Now, as many of you know, I have occasionally performed as a character called "Dame Margot" fundraising for charities. Its easy for detractors of course to use this polemically as some kind of angle to heap question marks about the reality or validity of my ministry. I don't see a confusion. I'm not a crossdresser and I don't have an inner confusion about my gender status, I'm an actor playing a role. I am simply a talented individual (so I've been told) who's prepared to make people laugh at/with me and raise money for worthwhile causes. I should add that most of my performances have been in churches and for churches! It always amuses me, slightly, this notion that priests can't be real people able to have a laugh at their own expense. What a ridiculous notion! Locally here, I am not the only priest who has no qualms being a "fool" for the sake of charitable fundraising, there is another very respectable ecumenical colleague who dresses up as Agnetha or Frida (I forget which) from ABBA! He's done that in front of his Church School children too! There are other priests similarly, Catholic, Anglican etc who regularly play the Dame in a Church hall pantomime, who do impressions of Elvis at the drop of a hat and one I remember well, did a brilliant impression of Liberace (he too was a senior cleric)! The very idea that in some way these venerable colleagues and I, "embarass" the priesthood or even The Church is itself, frankly, laughable! Countless are the times my performances and status off-stage have introduced conversations about the Faith from those pleased to see that 'we're not all stuffy'. I'd worry a lot more about those priests who keep themselves aloof and their lives "private", for they are more than likely to be the ones with poor judgement and personal habits that when exposed cause greater scandal to The Church than anything I or my more flamboyant colleagues do.

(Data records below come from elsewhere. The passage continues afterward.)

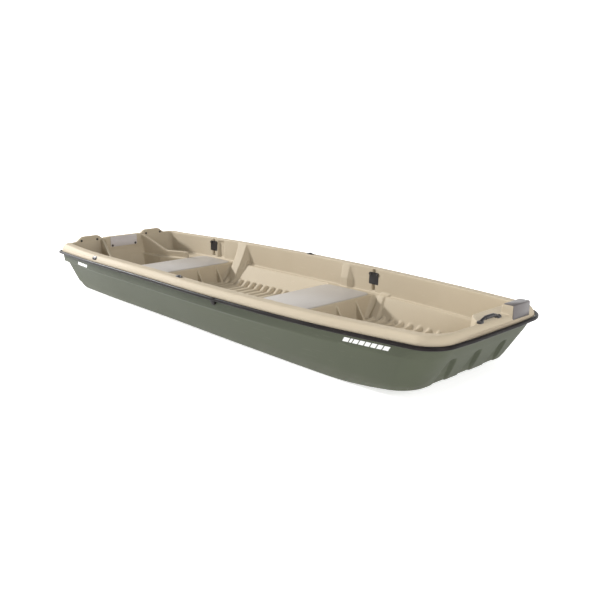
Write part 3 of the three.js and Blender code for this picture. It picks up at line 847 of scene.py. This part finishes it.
# a domed bolt head on a washer at each point, turned to the point's facing
def boltTree():
    tree, given, out = openTree("bolt heads", [
        ("Head Radius", "Float", .006), ("Head Height", "Float", .004), ("Seed", "Int", 3)])
    radius, height = given["Head Radius"], given["Head Height"]
    wide = times(tree, radius, 1.45)
    washer = addNode(tree, "GeometryNodeMeshCylinder", {"Radius": wide}, Vertices=20, Depth=.0024)
    tip = times(tree, radius, 0.62)
    head = addNode(tree, "GeometryNodeMeshCone",
                   {"Radius Bottom": radius, "Radius Top": tip, "Depth": height}, Vertices=16)
    slot = addNode(tree, "GeometryNodeMeshCube", {}, Size=(.0058, .0011, .0009))
    lift = addNode(tree, "ShaderNodeCombineXYZ", {"Z": height})
    place = addNode(tree, "GeometryNodeTransform", {"Geometry": slot, "Translation": lift})
    parts = tree.nodes.new("GeometryNodeJoinGeometry")
    for piece in (washer, head, place):
        tree.links.new(piece.outputs[0], parts.inputs[0])
    facing = addNode(tree, "GeometryNodeInputNamedAttribute", {}, data_type="FLOAT_VECTOR",
                     Name="facing")
    turn = addNode(tree, "FunctionNodeAlignRotationToVector", {"Vector": facing}, axis="Z")
    spin = addNode(tree, "FunctionNodeRandomValue", {"Seed": given["Seed"]}, data_type="FLOAT")
    spin.inputs[2].default_value = 0.0
    spin.inputs[3].default_value = 3.14
    spinXyz = addNode(tree, "ShaderNodeCombineXYZ", {"Z": spin.outputs[1]})
    local = addNode(tree, "FunctionNodeRotateRotation", {"Rotation": turn, "Rotate By": spinXyz},
                    rotation_space="LOCAL")
    heads = addNode(tree, "GeometryNodeInstanceOnPoints",
                    {"Points": given["Geometry"], "Instance": parts, "Rotation": local})
    return closeTree(tree, heads, given, out)


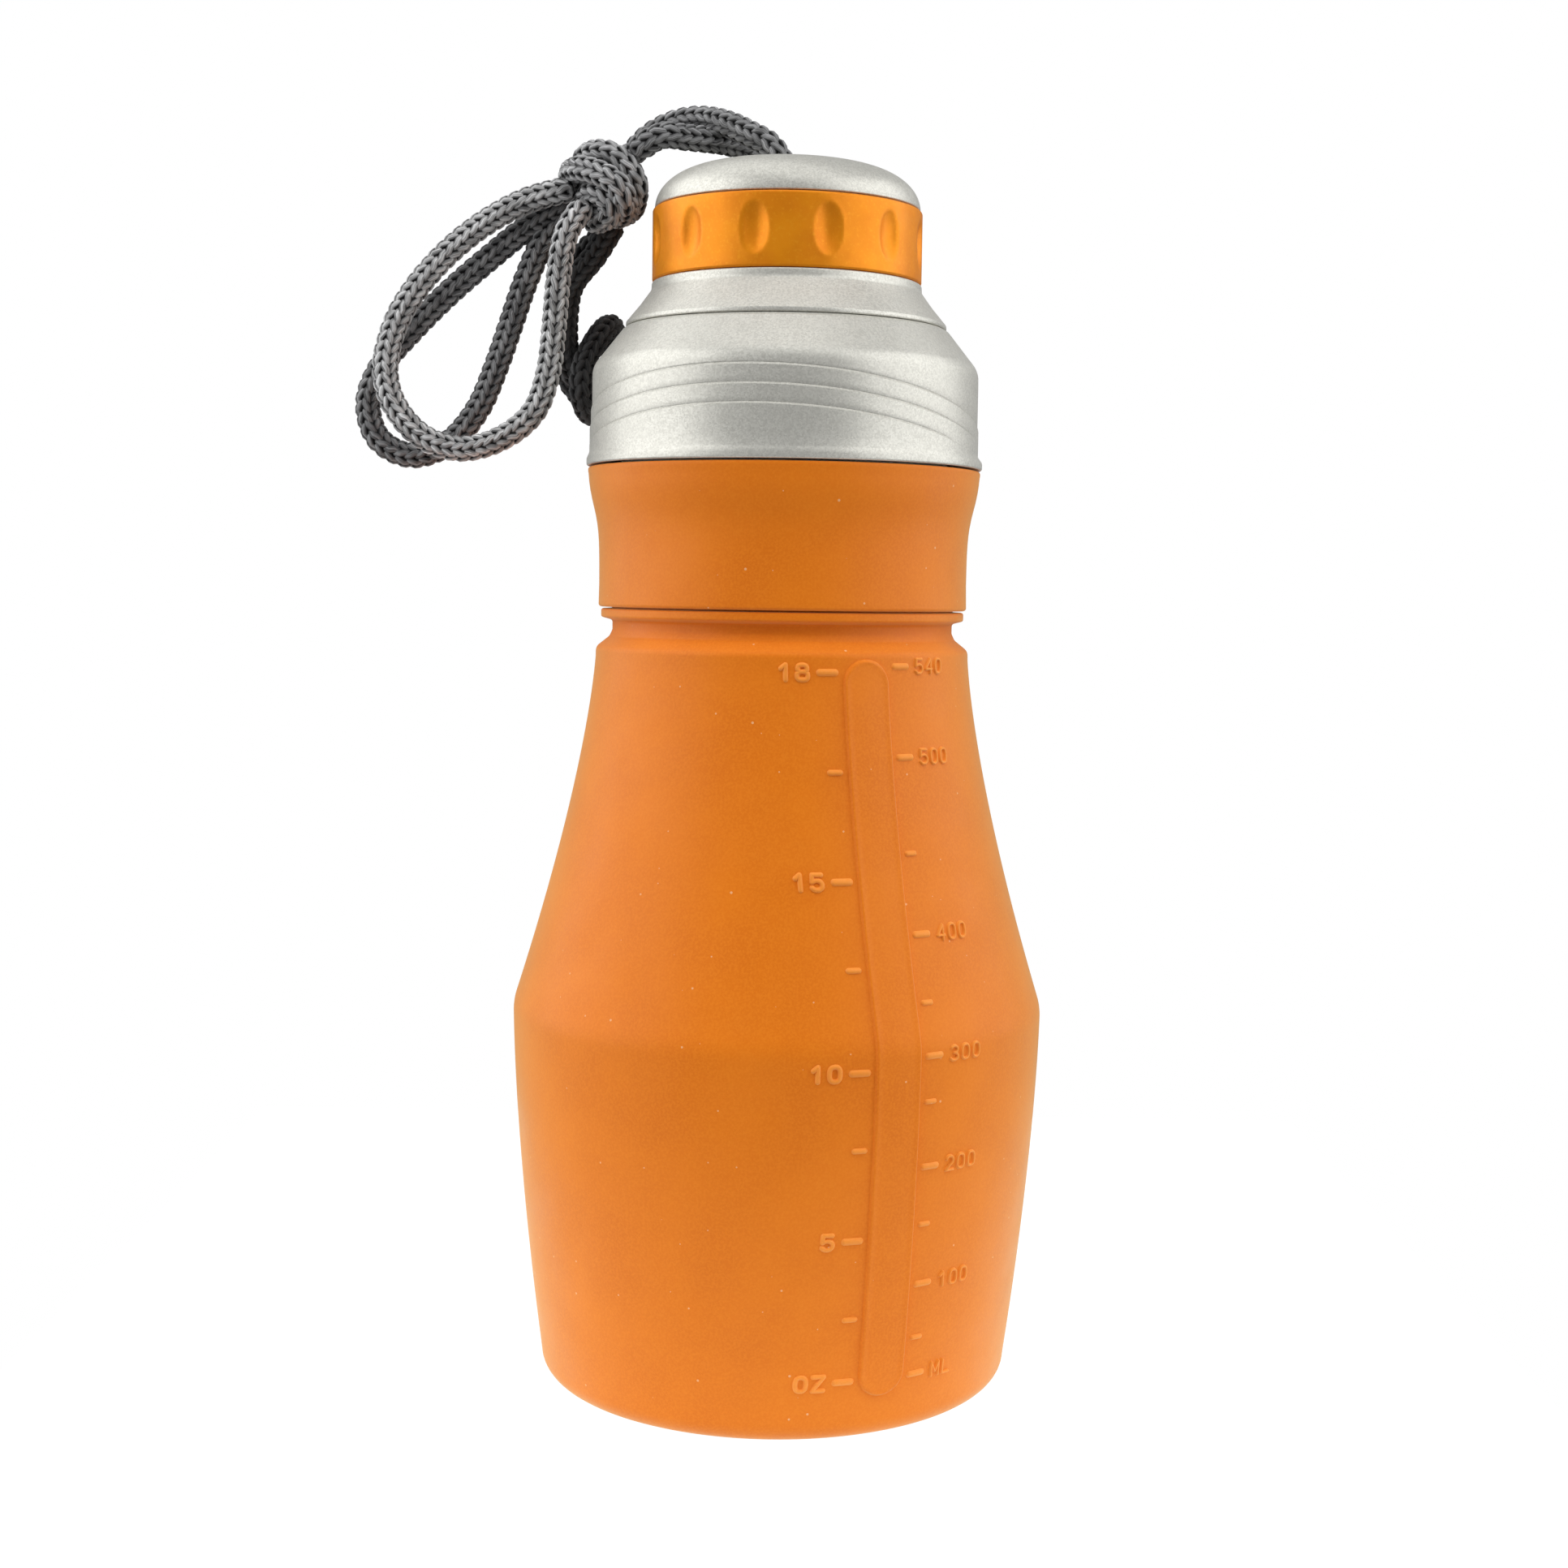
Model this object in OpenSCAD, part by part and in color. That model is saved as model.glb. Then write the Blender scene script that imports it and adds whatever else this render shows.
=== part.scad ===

So, would I not rather offer Mass in communion with Rome? Of course I would. Why don't I? For a variety of reasons but chiefly probably, for the sake of my soul. No, I don't particularly enjoy being in an ecclesial minority, but at least I know that my colleagues and I believe the same thing, have the same intentions, that there is no question of anyone adopting heretical ideas or offering Mass another way! That counts for a lot in my opinion especially when the struggle for salvation is so tough anyway, why make it tougher?! I realise that "perfection" will not be found here on earth and I am the first to say that the Church exists for sinners not saints! I agree with Laurance on that point, but like I say, why make it tougher? My search for the Truth led me to where I am. I have sacrificed much to accomplish that. One is not saved by simply being in communion with the Bishop of Rome, but by conversion of life, of mind, of heart, of the soul to the will of God and the sustenance of the Sacraments, Christ's own abiding presence with and through His Church; that is not confined alone to the Roman Communion. It is Christ, not Peter, who saves.
I enjoyed our conversation and I'm pleased to read Laurence did too. I shall add him to my list of blogs that I read and perhaps we'll meet again. Its all too easy for folk to behave as if they're way is the only way, that is not my way. Certainly Catholics of whatever stripe - Eastern, Roman, Oriental etc have much more in common than separates us and we would all do well to focus on that commonality than on what prevents us from yet realising that perfection in unity that Christ prayed for His Church. But we can pray, we can talk, we can learn and we can love each other as brethren should I'm sure if we concentrated on that we might yet enable the world to recognise us as His disciples [John 13:35].